In my case, I own 4 snare drums currently: my trusty '68 Supraphonic I've had for 30 years; a mid '80s Corder chrome over maple 5.5" drum (Corder used Keller 6-ply shells in the '80s like DW did at first); a '50s Premier Olympic birch/beech drum (birch rings and beech shell or vice-versa...I forget which); and a Yamaha super sensitive style late '70s cast steel 6.5" drum. The Supraphonic and the Yamaha have a lot of low end. The Yamaha is brighter but with dry Evans heads it's much more manageable and it has less sympathetic snare buzz than any of the other drums. The Corder is the PERFECT recording drum. It has 42-strand snares and using the internal muffler cuts some of the ring. Lots of mid content and sits in a mix just right. The Olympic drum has a REALLY shallow snare bed and I cannot get that drum to sound like I think it should.
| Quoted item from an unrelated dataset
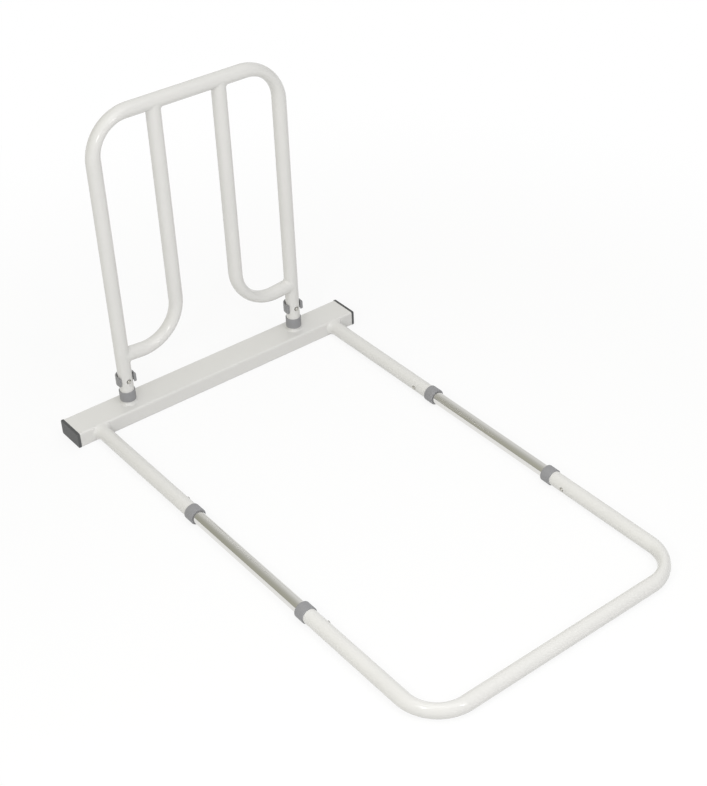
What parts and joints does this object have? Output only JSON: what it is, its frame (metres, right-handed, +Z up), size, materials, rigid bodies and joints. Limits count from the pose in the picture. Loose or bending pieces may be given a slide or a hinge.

It needs to be recut. 42-strand snares makes lots of snares sound mighty but the Corder has a great snare bed. With 42's on the Supra it rattles more. I just recorded over the weekend for the first time with the Yamaha and it sits really well in a mix too (I need to tune it a little higher next time). If I want something more soft or woody I'd tune the Supra down and maybe muffle more. If I wanted something more "metal" I'd use a thinner head, tune it up a little higher and muffle less for more ring and projection.